High maintenance people

One other chapter in the book, titled ‘ambiguity-direction grid,' opens by tracing the role of N. S. Parthasarathy — a cofounder and CEO of the infrastructure and testing services at MindTree — in running a business, armed with commonsense and an ability to break complex problems into simple parts.

Partha, as the author reminisces, wanted to hire people who could handle ambiguity; people who are comfortable charting their own direction. Presenting ambiguity on the x-axis, low to high, and direction, on the y-axis, from ‘seeks' to ‘defines,' the chapter depicts four quadrants.

People in the left bottom box are ‘high maintenance,' says Partha, because they can drain off management energy and consume time. “It doesn't mean that those people are not intelligent or they don't work hard. They may be high-calibre people and great performers too, but their ability to work in ambiguous situations, outside a defined structure, is limited.”

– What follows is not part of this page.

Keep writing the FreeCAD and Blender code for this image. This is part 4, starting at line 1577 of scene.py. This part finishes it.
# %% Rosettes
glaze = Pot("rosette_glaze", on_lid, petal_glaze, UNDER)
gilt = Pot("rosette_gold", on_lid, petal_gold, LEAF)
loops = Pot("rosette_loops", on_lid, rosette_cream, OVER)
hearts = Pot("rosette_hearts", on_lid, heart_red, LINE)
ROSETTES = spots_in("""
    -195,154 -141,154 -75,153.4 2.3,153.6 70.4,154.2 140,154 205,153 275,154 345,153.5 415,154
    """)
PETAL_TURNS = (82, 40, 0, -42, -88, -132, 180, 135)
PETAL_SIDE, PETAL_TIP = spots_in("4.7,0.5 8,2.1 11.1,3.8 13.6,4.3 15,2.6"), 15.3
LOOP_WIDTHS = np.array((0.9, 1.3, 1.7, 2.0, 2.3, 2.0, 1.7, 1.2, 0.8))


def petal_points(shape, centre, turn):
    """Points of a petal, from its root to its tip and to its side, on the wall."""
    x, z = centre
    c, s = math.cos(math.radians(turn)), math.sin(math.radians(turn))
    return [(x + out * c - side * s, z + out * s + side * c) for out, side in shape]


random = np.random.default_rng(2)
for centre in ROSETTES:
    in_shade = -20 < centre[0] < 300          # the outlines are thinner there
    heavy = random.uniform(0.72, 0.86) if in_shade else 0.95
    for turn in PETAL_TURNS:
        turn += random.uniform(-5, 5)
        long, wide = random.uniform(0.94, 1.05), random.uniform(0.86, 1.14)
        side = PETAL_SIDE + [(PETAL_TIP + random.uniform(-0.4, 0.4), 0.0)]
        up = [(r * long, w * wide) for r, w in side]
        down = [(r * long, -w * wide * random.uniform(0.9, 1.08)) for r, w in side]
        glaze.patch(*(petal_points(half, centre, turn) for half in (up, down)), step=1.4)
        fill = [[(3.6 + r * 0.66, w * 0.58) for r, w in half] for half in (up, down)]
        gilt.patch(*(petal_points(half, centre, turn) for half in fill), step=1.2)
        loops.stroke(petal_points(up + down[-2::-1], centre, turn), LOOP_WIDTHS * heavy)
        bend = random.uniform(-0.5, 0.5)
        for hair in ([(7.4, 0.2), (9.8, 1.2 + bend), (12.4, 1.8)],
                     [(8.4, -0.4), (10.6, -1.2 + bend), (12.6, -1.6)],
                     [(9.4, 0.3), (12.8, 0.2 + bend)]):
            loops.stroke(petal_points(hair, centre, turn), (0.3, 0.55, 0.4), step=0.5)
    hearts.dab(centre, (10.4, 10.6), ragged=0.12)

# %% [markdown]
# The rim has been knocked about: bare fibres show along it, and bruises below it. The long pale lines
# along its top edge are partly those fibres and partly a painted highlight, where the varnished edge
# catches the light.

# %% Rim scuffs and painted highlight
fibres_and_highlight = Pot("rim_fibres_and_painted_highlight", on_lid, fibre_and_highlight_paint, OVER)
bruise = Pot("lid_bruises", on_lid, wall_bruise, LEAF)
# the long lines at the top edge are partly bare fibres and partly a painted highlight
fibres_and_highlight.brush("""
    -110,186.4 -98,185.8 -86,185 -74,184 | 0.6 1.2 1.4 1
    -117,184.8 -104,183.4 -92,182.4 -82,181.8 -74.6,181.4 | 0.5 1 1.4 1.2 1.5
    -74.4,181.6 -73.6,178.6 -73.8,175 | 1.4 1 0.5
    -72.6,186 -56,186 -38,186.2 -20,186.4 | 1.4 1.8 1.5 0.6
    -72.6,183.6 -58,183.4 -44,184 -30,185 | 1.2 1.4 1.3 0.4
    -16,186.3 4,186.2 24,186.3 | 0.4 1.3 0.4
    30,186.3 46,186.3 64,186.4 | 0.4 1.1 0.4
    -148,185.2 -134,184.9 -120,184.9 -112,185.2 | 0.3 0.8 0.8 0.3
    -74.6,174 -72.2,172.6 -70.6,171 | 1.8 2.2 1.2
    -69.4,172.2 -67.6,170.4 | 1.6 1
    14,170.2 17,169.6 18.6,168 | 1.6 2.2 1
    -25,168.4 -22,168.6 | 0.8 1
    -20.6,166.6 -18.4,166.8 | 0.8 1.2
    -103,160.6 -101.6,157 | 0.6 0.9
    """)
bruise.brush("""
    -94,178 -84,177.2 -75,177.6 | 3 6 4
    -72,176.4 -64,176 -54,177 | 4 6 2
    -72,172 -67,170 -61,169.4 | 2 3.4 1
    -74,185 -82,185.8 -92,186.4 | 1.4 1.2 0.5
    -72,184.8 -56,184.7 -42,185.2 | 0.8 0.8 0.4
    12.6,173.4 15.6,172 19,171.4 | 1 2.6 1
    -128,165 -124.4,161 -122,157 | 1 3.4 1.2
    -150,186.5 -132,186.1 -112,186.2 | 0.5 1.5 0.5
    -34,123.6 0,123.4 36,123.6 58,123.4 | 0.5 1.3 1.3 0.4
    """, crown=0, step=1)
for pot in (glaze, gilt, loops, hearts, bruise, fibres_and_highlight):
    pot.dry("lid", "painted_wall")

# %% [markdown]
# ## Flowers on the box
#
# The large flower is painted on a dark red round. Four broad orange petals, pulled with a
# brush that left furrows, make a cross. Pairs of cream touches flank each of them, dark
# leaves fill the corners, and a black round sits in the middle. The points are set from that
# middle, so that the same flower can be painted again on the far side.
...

Blazers, makers, followers

The author's take is that leadership positions often go to ‘path-blazers' – the top right quadrant people who can offer direction and who can comfortably steer the wheel in ambiguous situations. At the top left are path-makers who can define structure in chaos because they tend to be uncomfortable with the lack of direction, describes Prasad. “For example people in quality, business planning departments, etc, try to bring sanity to chaos. They like to create plans, processes, systems, and methods to improve efficiency and effectiveness.”

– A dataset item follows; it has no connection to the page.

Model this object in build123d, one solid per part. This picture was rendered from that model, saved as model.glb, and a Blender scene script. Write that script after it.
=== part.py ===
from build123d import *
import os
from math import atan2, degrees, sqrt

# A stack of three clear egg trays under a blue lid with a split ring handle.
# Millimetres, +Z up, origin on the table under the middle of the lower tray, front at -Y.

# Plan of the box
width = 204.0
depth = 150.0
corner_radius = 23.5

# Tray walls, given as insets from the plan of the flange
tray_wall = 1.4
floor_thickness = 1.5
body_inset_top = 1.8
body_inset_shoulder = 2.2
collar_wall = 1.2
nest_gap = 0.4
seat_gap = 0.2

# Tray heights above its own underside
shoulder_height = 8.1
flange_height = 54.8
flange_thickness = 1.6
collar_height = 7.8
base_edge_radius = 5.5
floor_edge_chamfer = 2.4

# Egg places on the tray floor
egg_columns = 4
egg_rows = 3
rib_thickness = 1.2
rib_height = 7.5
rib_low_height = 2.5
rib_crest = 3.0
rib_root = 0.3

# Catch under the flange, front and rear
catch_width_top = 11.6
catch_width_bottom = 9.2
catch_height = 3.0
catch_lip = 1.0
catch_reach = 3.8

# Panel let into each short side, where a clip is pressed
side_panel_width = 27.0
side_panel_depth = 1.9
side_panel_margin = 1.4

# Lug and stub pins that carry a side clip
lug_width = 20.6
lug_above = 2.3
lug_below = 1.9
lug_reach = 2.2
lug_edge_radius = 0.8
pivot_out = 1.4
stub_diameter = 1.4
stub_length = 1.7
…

And at the bottom right are ‘path-followers' who can live with ambiguity but find it difficult to create direction. The IT application services industry in India is a great example, notes the author. “Most people in the software industry can live with complex situations, solve problems and can adapt to new technologies quickly, but they have not been able to achieve a pre-eminent spot in steering global technology direction or successfully create world-class IT software products.”

Inspiring collection of essays about achievers you can relate to.

Tailpiece

At a Bellary check-post:

“Cop: Your ID describes you as VP-Data Mining.”

“Motorist: That's right!”

“Cop: But the boot is empty. Where is the ore?”